* START *
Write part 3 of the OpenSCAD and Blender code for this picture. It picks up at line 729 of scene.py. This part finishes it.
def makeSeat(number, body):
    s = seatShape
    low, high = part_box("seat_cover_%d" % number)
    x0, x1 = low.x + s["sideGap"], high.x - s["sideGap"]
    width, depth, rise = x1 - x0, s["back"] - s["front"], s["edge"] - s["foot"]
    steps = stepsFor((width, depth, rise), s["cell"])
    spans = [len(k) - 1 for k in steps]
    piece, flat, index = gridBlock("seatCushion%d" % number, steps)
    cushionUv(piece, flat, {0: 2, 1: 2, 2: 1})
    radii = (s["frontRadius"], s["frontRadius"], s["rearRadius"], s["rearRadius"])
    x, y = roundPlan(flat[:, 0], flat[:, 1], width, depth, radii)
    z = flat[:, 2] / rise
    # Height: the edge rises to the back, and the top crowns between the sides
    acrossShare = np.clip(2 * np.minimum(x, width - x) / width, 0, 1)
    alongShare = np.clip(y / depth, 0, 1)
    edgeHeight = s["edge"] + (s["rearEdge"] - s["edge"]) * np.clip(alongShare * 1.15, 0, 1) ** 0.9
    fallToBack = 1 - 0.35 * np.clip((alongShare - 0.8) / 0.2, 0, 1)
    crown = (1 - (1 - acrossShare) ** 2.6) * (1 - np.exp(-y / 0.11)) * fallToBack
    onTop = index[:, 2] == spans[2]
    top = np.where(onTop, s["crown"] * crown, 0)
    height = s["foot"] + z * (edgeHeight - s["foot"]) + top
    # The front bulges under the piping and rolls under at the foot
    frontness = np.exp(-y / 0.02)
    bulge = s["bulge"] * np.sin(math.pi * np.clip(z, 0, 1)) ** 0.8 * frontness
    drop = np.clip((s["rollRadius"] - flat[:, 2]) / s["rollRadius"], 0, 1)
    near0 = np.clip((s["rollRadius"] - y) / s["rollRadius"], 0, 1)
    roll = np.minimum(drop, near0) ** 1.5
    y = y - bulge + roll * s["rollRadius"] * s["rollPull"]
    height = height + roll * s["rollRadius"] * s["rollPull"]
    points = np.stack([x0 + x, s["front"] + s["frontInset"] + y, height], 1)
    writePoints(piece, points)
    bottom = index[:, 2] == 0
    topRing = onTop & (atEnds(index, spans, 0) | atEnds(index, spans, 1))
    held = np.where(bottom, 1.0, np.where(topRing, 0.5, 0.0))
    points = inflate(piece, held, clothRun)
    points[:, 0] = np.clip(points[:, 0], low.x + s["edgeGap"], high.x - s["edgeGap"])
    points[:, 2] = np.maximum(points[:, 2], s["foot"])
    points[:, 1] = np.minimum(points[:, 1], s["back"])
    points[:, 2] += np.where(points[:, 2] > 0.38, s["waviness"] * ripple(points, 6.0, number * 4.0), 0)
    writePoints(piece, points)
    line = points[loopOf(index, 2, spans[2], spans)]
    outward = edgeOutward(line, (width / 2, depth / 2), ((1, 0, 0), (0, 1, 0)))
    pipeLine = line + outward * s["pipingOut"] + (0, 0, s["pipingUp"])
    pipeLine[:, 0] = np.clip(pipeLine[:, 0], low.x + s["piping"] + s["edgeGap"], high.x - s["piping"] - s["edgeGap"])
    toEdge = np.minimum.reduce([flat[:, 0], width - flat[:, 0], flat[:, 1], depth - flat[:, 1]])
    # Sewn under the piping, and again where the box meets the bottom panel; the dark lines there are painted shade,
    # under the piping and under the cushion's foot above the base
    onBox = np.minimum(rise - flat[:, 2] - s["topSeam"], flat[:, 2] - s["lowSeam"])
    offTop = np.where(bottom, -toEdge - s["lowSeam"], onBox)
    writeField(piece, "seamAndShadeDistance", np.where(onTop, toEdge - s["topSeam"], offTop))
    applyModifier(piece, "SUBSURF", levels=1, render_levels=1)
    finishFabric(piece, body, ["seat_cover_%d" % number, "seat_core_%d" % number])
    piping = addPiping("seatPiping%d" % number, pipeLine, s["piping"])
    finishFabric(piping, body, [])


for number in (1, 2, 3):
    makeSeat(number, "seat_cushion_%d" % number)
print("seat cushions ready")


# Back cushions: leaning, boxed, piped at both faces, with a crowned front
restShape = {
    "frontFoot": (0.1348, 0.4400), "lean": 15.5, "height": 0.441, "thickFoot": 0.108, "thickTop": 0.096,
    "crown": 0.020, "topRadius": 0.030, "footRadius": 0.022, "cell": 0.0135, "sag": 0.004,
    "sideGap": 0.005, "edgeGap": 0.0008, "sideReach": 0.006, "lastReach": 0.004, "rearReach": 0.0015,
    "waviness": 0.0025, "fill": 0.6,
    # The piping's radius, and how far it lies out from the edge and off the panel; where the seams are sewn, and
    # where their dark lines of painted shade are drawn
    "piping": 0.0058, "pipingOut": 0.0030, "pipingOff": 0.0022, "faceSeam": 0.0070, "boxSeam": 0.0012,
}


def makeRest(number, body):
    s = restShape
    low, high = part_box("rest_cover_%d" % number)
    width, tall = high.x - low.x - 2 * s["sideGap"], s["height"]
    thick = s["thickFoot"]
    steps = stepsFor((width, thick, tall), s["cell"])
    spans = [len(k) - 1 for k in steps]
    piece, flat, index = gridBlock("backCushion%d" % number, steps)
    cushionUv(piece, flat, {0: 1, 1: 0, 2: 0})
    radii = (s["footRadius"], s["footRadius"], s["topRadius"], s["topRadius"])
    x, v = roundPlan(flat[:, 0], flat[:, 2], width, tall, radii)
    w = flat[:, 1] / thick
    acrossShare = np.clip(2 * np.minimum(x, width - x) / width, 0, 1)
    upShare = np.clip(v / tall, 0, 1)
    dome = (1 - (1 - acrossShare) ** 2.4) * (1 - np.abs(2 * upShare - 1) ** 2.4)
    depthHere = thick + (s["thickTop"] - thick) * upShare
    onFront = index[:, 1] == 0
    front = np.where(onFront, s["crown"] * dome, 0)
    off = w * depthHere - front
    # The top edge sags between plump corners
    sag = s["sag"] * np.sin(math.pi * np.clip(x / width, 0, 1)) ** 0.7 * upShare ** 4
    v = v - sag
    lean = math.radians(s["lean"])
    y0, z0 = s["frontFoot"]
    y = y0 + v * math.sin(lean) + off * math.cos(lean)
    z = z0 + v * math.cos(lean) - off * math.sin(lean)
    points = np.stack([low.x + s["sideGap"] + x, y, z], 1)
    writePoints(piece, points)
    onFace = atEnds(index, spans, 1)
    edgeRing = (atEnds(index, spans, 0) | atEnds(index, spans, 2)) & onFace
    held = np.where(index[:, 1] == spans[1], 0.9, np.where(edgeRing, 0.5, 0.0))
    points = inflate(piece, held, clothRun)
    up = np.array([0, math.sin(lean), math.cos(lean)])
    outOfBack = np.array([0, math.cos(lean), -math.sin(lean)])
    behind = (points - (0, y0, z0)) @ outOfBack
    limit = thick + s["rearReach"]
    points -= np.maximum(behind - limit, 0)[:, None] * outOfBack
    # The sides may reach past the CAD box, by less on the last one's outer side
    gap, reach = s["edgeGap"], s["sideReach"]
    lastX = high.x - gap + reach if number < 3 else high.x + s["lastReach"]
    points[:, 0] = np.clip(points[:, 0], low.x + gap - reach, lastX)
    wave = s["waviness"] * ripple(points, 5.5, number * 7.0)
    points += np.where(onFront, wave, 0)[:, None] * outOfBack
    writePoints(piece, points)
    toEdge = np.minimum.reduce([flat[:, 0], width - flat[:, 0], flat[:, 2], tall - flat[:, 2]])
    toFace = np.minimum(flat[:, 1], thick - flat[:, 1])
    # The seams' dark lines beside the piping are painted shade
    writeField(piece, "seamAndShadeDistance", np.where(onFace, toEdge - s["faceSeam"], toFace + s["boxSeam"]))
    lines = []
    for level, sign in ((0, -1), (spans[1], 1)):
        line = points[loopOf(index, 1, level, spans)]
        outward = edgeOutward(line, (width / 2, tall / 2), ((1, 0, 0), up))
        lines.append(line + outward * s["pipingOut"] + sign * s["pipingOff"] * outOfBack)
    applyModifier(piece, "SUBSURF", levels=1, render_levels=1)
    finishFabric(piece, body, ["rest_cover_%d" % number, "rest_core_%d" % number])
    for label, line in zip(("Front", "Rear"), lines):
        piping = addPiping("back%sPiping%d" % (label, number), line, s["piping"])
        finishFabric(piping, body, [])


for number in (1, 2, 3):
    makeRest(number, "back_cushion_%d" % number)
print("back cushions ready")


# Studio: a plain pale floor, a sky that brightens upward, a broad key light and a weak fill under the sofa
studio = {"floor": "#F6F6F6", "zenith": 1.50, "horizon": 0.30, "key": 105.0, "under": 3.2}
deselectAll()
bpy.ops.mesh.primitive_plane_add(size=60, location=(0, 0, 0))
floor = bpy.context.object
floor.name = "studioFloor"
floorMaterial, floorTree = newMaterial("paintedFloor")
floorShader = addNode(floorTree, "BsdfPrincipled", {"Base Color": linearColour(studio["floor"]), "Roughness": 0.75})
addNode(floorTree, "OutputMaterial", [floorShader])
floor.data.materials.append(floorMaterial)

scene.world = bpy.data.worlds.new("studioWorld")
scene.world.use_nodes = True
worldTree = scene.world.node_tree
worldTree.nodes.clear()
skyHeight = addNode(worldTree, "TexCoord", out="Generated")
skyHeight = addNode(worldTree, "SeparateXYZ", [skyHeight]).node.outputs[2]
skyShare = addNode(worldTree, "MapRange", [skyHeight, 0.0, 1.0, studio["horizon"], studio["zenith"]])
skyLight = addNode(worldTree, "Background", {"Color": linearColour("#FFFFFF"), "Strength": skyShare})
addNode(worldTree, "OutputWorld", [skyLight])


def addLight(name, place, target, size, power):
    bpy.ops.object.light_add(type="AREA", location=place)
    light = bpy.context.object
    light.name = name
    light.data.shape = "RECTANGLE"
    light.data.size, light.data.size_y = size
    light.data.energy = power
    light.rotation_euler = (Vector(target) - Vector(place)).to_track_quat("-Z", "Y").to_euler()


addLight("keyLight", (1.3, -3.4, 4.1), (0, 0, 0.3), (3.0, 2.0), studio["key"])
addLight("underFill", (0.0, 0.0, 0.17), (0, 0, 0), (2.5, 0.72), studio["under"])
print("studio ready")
* END *
**EXERCISE REQUIREMENTS**
Give nothing but the count of lines in the listing above that hold the string "scene".

**ANSWER TO THE TASK**
4